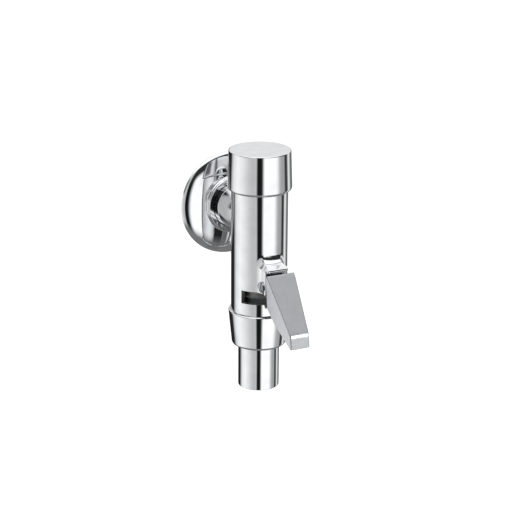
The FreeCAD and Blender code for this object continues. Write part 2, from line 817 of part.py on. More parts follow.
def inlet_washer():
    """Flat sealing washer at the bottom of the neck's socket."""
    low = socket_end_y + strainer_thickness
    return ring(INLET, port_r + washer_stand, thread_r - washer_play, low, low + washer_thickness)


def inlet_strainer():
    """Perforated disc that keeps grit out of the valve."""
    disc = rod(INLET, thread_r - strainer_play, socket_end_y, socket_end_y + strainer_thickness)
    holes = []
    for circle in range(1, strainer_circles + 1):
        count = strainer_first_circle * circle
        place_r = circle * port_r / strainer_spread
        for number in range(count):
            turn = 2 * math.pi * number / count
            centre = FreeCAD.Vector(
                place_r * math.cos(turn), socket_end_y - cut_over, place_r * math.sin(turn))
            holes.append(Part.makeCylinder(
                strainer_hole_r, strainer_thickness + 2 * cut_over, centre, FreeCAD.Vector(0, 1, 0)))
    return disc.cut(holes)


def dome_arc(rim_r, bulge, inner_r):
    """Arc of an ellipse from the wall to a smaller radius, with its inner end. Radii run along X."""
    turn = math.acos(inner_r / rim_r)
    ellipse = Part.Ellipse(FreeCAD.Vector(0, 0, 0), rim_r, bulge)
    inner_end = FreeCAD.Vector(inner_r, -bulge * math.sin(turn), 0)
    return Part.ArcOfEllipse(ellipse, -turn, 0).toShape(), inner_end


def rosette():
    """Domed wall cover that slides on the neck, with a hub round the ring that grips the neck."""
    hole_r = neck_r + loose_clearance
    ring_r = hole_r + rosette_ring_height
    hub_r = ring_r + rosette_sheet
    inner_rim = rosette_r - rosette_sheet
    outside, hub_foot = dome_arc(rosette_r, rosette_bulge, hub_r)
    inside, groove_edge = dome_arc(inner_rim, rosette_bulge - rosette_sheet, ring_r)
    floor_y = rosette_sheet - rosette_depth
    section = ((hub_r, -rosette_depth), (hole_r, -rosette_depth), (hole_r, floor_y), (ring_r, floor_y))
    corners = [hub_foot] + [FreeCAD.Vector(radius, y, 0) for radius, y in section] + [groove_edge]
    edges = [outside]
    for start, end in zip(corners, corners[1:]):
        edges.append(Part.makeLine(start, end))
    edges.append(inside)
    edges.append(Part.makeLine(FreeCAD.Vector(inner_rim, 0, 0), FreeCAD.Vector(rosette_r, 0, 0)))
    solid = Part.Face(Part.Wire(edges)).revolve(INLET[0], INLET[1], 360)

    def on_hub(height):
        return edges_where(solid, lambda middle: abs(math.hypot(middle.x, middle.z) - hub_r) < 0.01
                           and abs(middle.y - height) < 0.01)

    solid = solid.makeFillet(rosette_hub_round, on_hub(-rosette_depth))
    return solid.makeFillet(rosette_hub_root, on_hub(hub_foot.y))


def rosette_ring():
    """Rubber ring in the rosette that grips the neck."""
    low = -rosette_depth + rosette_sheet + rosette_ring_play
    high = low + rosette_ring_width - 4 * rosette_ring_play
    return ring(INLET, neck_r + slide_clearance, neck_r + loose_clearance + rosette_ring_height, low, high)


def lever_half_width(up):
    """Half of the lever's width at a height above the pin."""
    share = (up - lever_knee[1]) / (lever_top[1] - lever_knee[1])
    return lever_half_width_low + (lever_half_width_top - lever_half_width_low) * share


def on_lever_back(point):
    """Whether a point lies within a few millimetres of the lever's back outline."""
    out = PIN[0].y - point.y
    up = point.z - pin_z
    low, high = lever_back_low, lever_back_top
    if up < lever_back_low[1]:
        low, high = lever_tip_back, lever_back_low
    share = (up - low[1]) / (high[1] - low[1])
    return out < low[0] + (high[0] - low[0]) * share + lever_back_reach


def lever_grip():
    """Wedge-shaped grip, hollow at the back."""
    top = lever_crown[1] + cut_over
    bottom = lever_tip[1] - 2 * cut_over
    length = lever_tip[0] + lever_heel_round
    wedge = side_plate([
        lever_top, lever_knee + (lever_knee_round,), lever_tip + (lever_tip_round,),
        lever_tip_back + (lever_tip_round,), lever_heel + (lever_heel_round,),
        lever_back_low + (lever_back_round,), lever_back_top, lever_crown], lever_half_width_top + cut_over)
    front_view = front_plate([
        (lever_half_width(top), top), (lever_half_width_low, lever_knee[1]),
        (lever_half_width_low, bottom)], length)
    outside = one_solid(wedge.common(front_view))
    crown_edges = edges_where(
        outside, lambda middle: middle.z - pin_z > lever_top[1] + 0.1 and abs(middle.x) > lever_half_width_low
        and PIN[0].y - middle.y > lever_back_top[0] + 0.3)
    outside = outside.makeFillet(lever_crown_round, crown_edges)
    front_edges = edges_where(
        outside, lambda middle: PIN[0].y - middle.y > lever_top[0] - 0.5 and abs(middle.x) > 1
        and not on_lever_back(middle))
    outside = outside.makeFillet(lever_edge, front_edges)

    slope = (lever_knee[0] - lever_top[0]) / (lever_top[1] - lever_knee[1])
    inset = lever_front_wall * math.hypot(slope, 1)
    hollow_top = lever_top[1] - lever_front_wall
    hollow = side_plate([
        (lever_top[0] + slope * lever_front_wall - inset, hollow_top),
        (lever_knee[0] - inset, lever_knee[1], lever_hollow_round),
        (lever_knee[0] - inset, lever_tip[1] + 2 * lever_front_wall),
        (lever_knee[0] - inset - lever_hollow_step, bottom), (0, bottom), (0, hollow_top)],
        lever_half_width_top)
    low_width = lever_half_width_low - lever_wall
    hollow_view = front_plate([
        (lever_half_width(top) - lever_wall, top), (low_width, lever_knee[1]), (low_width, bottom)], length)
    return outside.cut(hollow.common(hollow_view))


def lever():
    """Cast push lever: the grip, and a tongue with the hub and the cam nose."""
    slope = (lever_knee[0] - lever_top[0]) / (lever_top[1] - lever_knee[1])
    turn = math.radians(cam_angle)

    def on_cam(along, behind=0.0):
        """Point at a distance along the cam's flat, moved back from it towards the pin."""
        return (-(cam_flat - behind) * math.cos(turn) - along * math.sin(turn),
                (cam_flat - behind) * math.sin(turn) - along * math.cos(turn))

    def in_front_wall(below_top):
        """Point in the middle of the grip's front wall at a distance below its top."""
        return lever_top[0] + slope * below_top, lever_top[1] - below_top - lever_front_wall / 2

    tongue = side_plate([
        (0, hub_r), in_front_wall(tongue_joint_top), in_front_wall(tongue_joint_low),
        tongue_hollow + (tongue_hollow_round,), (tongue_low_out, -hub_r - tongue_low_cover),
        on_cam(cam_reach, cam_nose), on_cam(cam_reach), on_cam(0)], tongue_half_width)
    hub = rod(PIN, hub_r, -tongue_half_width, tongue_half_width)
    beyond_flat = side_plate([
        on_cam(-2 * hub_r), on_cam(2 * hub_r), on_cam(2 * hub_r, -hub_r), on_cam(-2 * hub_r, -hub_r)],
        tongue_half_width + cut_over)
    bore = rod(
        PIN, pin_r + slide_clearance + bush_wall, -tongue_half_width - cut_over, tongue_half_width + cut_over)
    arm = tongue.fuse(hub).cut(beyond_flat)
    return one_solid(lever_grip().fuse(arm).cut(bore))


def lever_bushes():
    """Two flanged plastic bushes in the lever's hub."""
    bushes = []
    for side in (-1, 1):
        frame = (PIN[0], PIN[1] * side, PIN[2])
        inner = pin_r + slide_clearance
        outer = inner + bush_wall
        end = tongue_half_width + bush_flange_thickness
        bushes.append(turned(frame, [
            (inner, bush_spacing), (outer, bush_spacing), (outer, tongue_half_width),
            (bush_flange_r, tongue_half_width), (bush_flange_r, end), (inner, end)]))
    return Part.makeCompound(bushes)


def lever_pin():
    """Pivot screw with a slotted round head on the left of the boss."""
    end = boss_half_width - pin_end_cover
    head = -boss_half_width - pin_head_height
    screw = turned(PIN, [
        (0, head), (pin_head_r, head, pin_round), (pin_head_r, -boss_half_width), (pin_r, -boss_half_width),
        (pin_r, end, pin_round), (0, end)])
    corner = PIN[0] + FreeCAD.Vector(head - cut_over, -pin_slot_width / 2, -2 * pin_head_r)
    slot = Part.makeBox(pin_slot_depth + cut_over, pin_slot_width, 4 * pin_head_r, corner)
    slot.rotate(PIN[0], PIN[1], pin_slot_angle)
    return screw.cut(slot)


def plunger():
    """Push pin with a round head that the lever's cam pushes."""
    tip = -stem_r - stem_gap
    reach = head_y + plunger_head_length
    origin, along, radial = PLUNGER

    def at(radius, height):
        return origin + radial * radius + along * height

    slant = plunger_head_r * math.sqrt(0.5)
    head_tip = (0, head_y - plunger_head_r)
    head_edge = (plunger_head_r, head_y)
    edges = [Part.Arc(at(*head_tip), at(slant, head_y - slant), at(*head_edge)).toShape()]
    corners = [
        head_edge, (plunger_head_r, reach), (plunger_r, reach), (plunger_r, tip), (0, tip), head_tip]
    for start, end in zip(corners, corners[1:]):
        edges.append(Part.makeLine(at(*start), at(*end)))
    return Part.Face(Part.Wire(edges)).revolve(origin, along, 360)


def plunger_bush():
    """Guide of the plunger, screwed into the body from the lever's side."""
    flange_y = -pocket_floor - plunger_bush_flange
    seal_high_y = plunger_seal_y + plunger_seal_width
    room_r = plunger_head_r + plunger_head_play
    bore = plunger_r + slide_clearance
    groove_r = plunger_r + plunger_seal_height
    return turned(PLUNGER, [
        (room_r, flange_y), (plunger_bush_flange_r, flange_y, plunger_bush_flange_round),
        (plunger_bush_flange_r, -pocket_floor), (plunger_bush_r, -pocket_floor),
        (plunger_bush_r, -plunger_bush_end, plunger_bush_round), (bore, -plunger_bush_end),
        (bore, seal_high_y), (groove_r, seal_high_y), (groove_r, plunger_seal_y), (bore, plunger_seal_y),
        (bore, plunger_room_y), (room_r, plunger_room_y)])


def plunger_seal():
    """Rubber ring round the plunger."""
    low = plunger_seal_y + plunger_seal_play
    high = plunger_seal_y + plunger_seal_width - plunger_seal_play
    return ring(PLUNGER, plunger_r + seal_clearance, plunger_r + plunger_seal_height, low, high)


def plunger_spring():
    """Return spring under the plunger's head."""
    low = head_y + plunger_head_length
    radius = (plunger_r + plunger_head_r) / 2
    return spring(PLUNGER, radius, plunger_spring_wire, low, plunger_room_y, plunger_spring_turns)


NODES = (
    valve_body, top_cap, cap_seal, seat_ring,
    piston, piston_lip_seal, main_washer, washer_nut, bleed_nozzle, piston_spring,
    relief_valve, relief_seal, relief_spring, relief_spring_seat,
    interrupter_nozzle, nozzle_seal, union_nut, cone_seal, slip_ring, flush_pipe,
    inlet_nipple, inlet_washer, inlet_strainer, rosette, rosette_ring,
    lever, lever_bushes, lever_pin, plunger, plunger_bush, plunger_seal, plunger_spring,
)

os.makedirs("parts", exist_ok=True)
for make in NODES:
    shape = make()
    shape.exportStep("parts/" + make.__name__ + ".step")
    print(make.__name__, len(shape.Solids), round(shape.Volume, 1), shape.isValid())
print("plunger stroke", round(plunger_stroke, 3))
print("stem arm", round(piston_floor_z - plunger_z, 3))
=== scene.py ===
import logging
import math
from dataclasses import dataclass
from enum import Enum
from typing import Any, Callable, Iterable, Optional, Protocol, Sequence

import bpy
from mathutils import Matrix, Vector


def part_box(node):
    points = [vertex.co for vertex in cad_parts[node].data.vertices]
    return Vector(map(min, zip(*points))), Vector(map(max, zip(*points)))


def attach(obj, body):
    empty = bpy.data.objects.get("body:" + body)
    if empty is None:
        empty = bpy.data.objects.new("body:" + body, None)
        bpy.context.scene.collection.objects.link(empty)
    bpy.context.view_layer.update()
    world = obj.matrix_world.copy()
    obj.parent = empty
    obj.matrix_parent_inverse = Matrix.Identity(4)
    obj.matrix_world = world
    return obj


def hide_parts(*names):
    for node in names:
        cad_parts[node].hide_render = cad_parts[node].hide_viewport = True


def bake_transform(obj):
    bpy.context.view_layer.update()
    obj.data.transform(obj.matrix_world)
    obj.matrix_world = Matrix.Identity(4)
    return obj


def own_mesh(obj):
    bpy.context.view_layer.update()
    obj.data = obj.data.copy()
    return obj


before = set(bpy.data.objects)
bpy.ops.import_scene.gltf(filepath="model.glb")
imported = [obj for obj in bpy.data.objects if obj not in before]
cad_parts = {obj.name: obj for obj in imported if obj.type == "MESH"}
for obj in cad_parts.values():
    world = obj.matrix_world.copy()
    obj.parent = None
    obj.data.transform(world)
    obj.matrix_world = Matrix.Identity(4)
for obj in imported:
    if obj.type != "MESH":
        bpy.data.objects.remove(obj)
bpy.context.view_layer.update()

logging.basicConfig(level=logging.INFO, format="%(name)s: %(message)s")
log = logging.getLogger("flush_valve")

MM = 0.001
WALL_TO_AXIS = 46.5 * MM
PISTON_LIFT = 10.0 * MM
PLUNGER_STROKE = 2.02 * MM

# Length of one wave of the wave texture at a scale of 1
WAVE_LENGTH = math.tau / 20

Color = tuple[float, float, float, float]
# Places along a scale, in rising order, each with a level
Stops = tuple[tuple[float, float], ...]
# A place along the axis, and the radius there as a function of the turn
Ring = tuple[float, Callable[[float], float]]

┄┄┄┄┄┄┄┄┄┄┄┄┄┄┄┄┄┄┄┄

The task:
Write out, exactly and with nothing else, the lines of the listing above from its first line through the line with "return ring(INLET, port_r".

The answer:
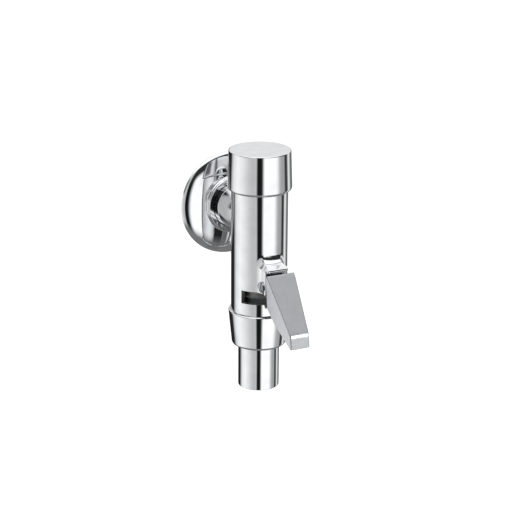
The FreeCAD and Blender code for this object continues. Write part 2, from line 817 of part.py on. More parts follow.
def inlet_washer():
    """Flat sealing washer at the bottom of the neck's socket."""
    low = socket_end_y + strainer_thickness
    return ring(INLET, port_r + washer_stand, thread_r - washer_play, low, low + washer_thickness)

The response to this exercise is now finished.